At the 1933 Century of Progress world’s fair in Chicago, Pullman showcased a new-fangled material called aluminum. Its lightweight Railplane featured a welded tubular frame covered with a riveted aluminum skin.
In addition, Pullman and the Union Pacific railroad displayed an all-aluminum streamliner dubbed the M-10000. The cars were constructed using a tubular aluminum space frame with Duralumin skin. They weighed 78,000 pounds vs. 135,000 pounds for a traditional steel car.

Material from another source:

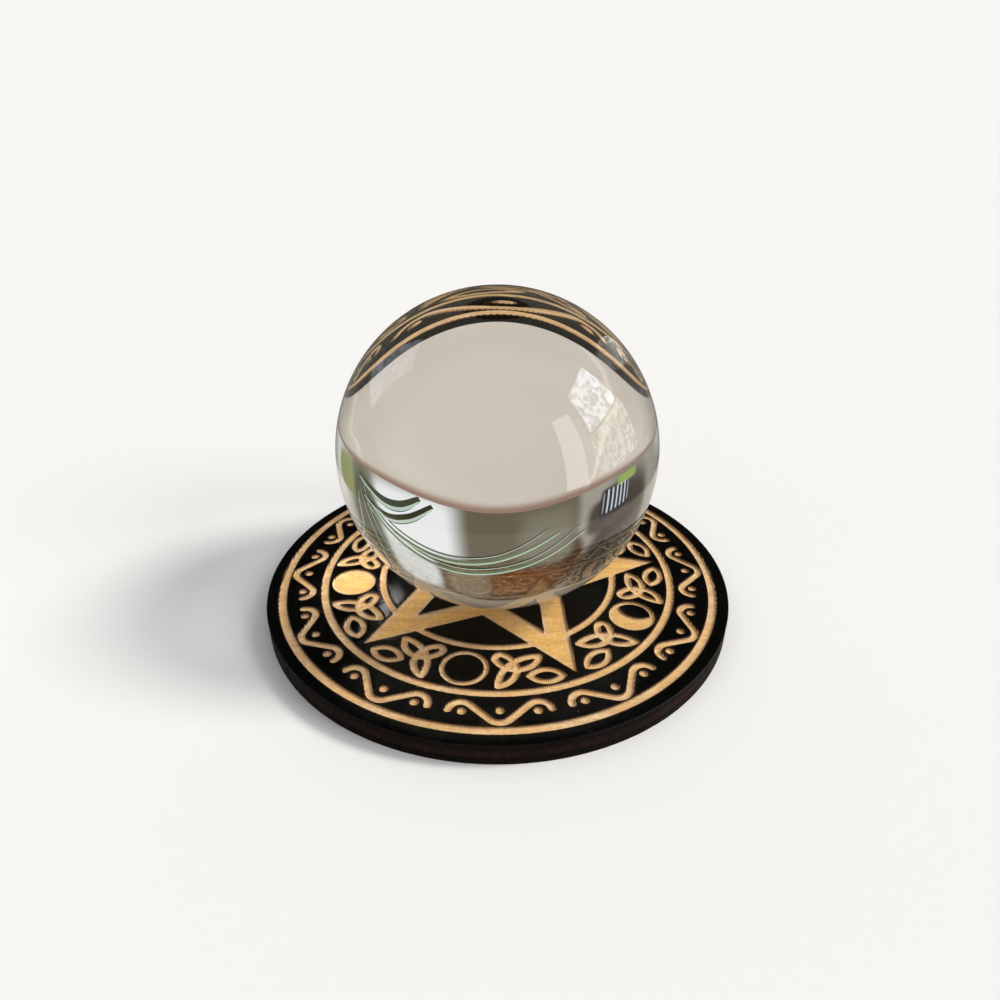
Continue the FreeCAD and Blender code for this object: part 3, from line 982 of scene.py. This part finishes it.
# %% Room patches
world = bpy.data.worlds.new("room")
bpy.context.scene.world = world
world.use_nodes = True
tree = world.node_tree
tree.nodes.clear()
direction = add(tree, "TexCoord").outputs["Generated"]
parts = add(tree, "SeparateXYZ", None, {0: direction}).outputs
azimuth = maths(tree, "DEGREES", maths(tree, "ARCTAN2", parts[0], parts[1]))
elevation = maths(tree, "DEGREES", maths(tree, "ARCSINE", parts[2]))

room_colour = blend_colour(tree, remap(tree, elevation, -10.0, 45.0), shade(160, 156, 144),
                           shade(150, 138, 116))
# middle azimuth, middle elevation, half width, half height, softness, squareness, colour
PATCHES = (
    (-90, 5, 24, 40, 8, 4, shade(240, 241, 236)),
    (80, 5, 26, 30, 8, 3, shade(250, 250, 246)),
    (-62, 2, 16, 12, 4, 3, shade(158, 158, 146)),
    (-38, 8, 14, 23, 3, 3, shade(52, 45, 38)),
    (-28, 14, 7, 12, 2.5, 2.5, shade(28, 22, 18)),
    (-2, 9, 21, 19, 1.5, 2.4, shade(68, 36, 12)),
    (-4, 12, 13, 8, 3, 3, shade(106, 60, 24)),
    (8, 14, 6, 10, 2, 3, shade(134, 118, 94)),
    (24, 8, 8.5, 13, 1.5, 3, shade(228, 230, 226)),
    (-3, -7, 15, 10.5, 1.5, 8, shade(102, 93, 76)),
    (-11, -5, 6, 8, 3, 4, shade(128, 124, 108)),
    (21, -7, 12.5, 8.5, 3, 8, shade(240, 242, 242)),
    (-29, -7, 8, 5, 1.5, 4, shade(74, 64, 60)),
    (-31, -10, 6.5, 4.2, 0.6, 8, shade(46, 44, 50)),
    (-36, -14.5, 5, 1.2, 0.5, 6, shade(150, 172, 92)),
    (40, 2, 8, 20, 3, 2.5, shade(88, 90, 72)),
    (54, -9, 8, 6, 2, 3, shade(150, 160, 96)),
    (0, 62, 60, 24, 14, 2, shade(122, 98, 66)),
)
for middle_a, middle_e, half_w, half_h, soft, square, colour in PATCHES:
    mask = place_group(tree, patch, Azimuth=azimuth, Elevation=elevation, Middle_Azimuth=middle_a,
                       Middle_Elevation=middle_e, Half_Width=half_w, Half_Height=half_h,
                       Softness=soft, Squareness=square)["Mask"]
    room_colour = blend_colour(tree, mask, room_colour, colour)
print("room patches:", len(PATCHES))

# %% [markdown]
# Two finer things lie over the patches: the light upright bars of a railing, made by a sine of
# the azimuth, and the light and dark streaks of something woven, made by stretched noise.

# %% Railing and woven streaks
stripes = maths(tree, "SINE", maths(tree, "MULTIPLY", azimuth, 3.4))
railing = place_group(tree, patch, Azimuth=azimuth, Elevation=elevation, Middle_Azimuth=-31.0,
                      Middle_Elevation=-10.5, Half_Width=5.5, Half_Height=3.2, Softness=0.5,
                      Squareness=8.0)["Mask"]
railing = maths(tree, "MULTIPLY", railing, remap(tree, stripes, 0.2, 0.5))
room_colour = blend_colour(tree, railing, room_colour, shade(205, 212, 226))
across = add(tree, "CombineXYZ", None, {0: maths(tree, "MULTIPLY", azimuth, 0.5),
                                        1: maths(tree, "MULTIPLY", elevation, 1.6)}).outputs[0]
woven = add(tree, "TexNoise", None, {"Vector": across, "Scale": 0.8, "Detail": 5.0,
                                     "Roughness": 0.7, "Distortion": 1.5}).outputs[0]
lit_side = remap(tree, elevation, -2.0, 4.0)
streak = maths(tree, "MULTIPLY", remap(tree, woven, 0.56, 0.66, 0.0, 0.55), lit_side)
room_colour = blend_colour(tree, streak, room_colour, shade(214, 206, 190))
shadow = maths(tree, "MULTIPLY", remap(tree, woven, 0.44, 0.36, 0.0, 0.5), lit_side)
room_colour = blend_colour(tree, shadow, room_colour, shade(36, 26, 18))
print("railing and woven streaks added")

# %% [markdown]
# The Light Path node then shares the worlds out. The camera sees a pale backdrop and rough
# surfaces get a soft pale fill. Polished surfaces and rays inside the glass meet the room, which
# is dimmed in a plain reflection so that the lacquer stays black.

# %% World
BACKDROP_STRENGTH, FILL_STRENGTH, ROOM_IN_REFLECTIONS = 1.0, 0.58, 0.16

path = add(tree, "LightPath").outputs
mirrored = maths(tree, "SUBTRACT", path["Is Glossy Ray"], path["Is Transmission Ray"], clamp=True)
dimmed = remap(tree, mirrored, 0.0, 1.0, 1.0, ROOM_IN_REFLECTIONS, smooth=False)
room = add(tree, "Background", None, {"Color": room_colour, "Strength": dimmed}).outputs[0]
backdrop = add(tree, "Background", None, {"Color": shade(247, 246, 243),
                                          "Strength": BACKDROP_STRENGTH}).outputs[0]
fill = add(tree, "Background", None, {"Color": shade(246, 247, 250),
                                      "Strength": FILL_STRENGTH}).outputs[0]
plain = add(tree, "MixShader", None, {0: path["Is Camera Ray"], 1: fill, 2: backdrop}).outputs[0]
through_glass = maths(tree, "MAXIMUM", path["Is Glossy Ray"], path["Is Transmission Ray"])
chosen = add(tree, "MixShader", None, {0: through_glass, 1: plain, 2: room}).outputs[0]
tree.links.new(chosen, add(tree, "OutputWorld").inputs[0])
print("world:", len(tree.nodes), "nodes")

# %% [markdown]
# # Picture settings
# The standard view keeps the pale floor pale and the lacquer black.

# %% View transform
bpy.context.scene.view_settings.view_transform = "Standard"
bpy.context.scene.view_settings.exposure = 0.0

The introduction of lighter, streamlined cars also sparked new assembly processes, such as welding. Arc welding was used on the underframe and side frames of cars, with electric spot welding used to join side panels and roofs. Engineers discovered that the skin of a car could serve as an integral part of the structure, resulting in greater strength with less material and less weight.
Each side of a car was formed of 15 separate pieces with hundreds of corrugated stiffeners welded to them. Pullman engineers developed a 45-ton spot welder operated by a “magic eye” that could make 1,400 welds per minute. A total of 28 stainless steel sheets were formed over a frame as the traveling bridge made 8,000 spot welds while simultaneously seaming sheets together to form a continuous 85-foot roof for each car.
Once these and the ends of the car had been prefabricated, a team of assemblers would “lay down the car,” installing components such as interior trimmings, plumbing and wiring. Inside each car, Pullman used aluminum walls, window frames and vestibule doors.
Pullman engineers also pioneered multimaterial designs and lightweight materials such as fiberglass, plymetal (metal-faced plywood) and prestwood (a forerunner of particle board).